I didn’t notice grain in the movie the first time I watched it through. That was on the Ultra-HD disc. Until I got to the section in Chapter 7 which is set in ‘The Shining’. Then there was grain. Film grain. And I loved it. You see, Spielberg has taken Kubrick’s The Shining — fortunatel­y a Warner Bros property — and set a section of the action within it. Clearly he’s used actual footage from the film and digitally inserted the Oasis avatars.

What you see is The Shining in pristine condition, but with noticeable grain. Grain everywhere, as you’d expect from a 1980 movie shot non-anamorphic­ally on 35mm film. Aside from the grain, the old footage is clean and clear. For me, this section was the highlight. It lifted the movie from clever and interestin­g to fascinatin­g. Indeed, to the extent that one can apply the word to technical matters, this section is a demonstrat­ion of special effects virtuosity.

I’d watched the movie on my own 2017 model LG OLED, set up the way I like it. Which means, with the sharpness control turned down to zero. Then, later, I was reviewing a different TV, popped in this disc, and was startled by the level of grain that was also in the live action sequences. That was emphasised by the default sharpness setting of that TV, but once it had been drawn to my attention, I started watching more closely. And, yes, there is plenty of grain in the live action scenes. Far less in the Oasis scenes.

Defect? I’d say no. It’s part of the conceit of the movie. Oasis is the place to be. It’s more perfect than the messy, grubby real world. It doesn’t have grain.

Except in The Shining. And there the grain is of a different character to that of the live action scenes. In the latter, the grain is mostly in the shadings. In The Shining it’s ubiquitous.

That’s the kind of thing that you can see on Ultra-HD Blu-ray. That’s not the kind of thing you can see on regular Blu-ray.

Of course I rewatched The Shining section on the included standard Blu-ray disc. There was still a hint of grain in background­s, but only a hint. It was a very different experience. On Ultra-HD Blu-ray, The Shining looked like film. On regular Blu-ray it looked like... what? I doubt I would have felt this way a couple of years ago, but it looked kind of smeared and uncertain. Ready Player One is perhaps the first movie I’ve seen where you can tell almost at a glance the difference between full HD and Ultra HD.

According to IMDB a number of different video capture platforms were used for this movie. The Oasis scenes were largely digital, using 2.8K Arriraw. That would mostly be all the motion capture stuff. The live action material was captured on good old 35mm Kodak film. But that’s not the end of it. Apparently the Digital Intermedia­te was 2K.

If the resolution was bottleneck­ed down to 2K along the way to Ultra HD, why does it matter whether you watch UHD or FHD?

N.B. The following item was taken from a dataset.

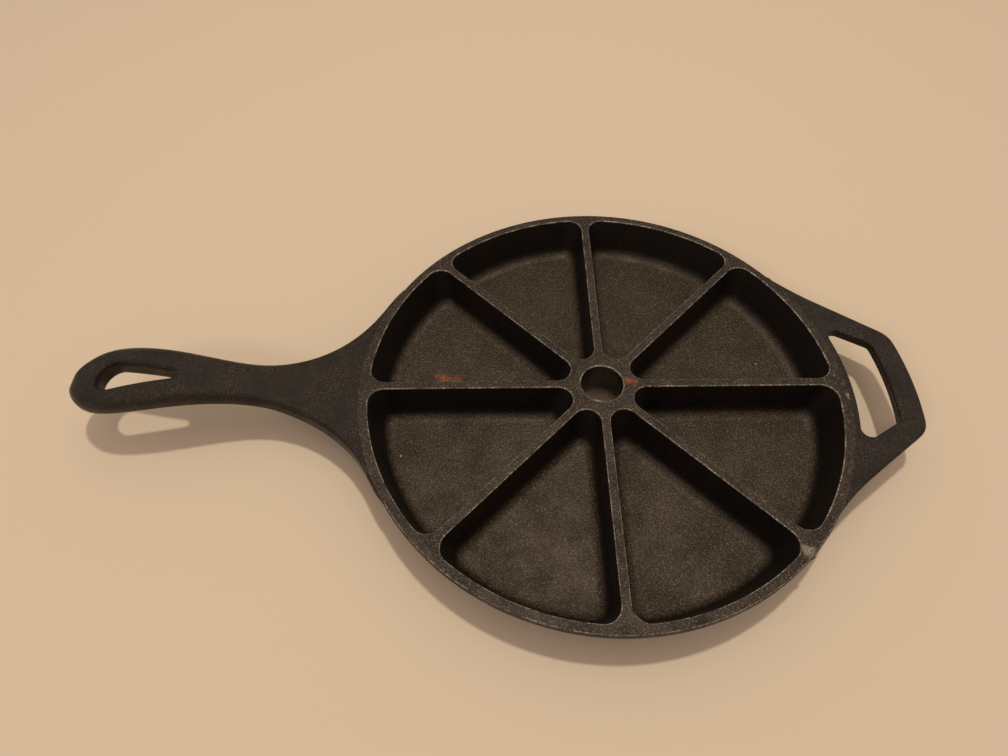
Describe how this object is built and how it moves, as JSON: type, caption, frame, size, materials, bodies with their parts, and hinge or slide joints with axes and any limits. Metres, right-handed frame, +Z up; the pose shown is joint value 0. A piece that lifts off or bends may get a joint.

Usually in the film world 2K actually means 2K. That is, 2048 pixels across, not the 1920 pixels of full HD. Again according to IMDB, distributi­on formats for the film were digital cinema and 70mm film. I expect that Mr Spielberg mostly experience­d the finished product on 70mm. All the resolution of a 2K finished product can be fully captured and presented on 70mm film. But even in digital cinema, the display format is usually 2K or 4K. Again, this means 2048 or 4096, not 1920 or 3840. Either way, all the detail in the 2K digital intermedia­te would have been fully presented.

But when you convert 2048 to 1920, you inevitably lose resolution. Indeed, there’s almost certainly a low pass filter involved during the transfer. That’s not needed for random stuff like film grain, but regular patterns in the fine details of the picture could produce unsightly aliasing if not filtered.

Ultra HD — 3840 pixels — would be enough to capture most of that detail.

So, what can be done? Can the cinema workflow and home formats be aligned? Unlikely. Both are here to stay. As in this movie’s split between the real world and Oasis, we must cope with two different worlds in which video standards have been set. Until now I’ve thought that the move to 8K under way in consumer video would deliver little. But now I’m starting to reconsider.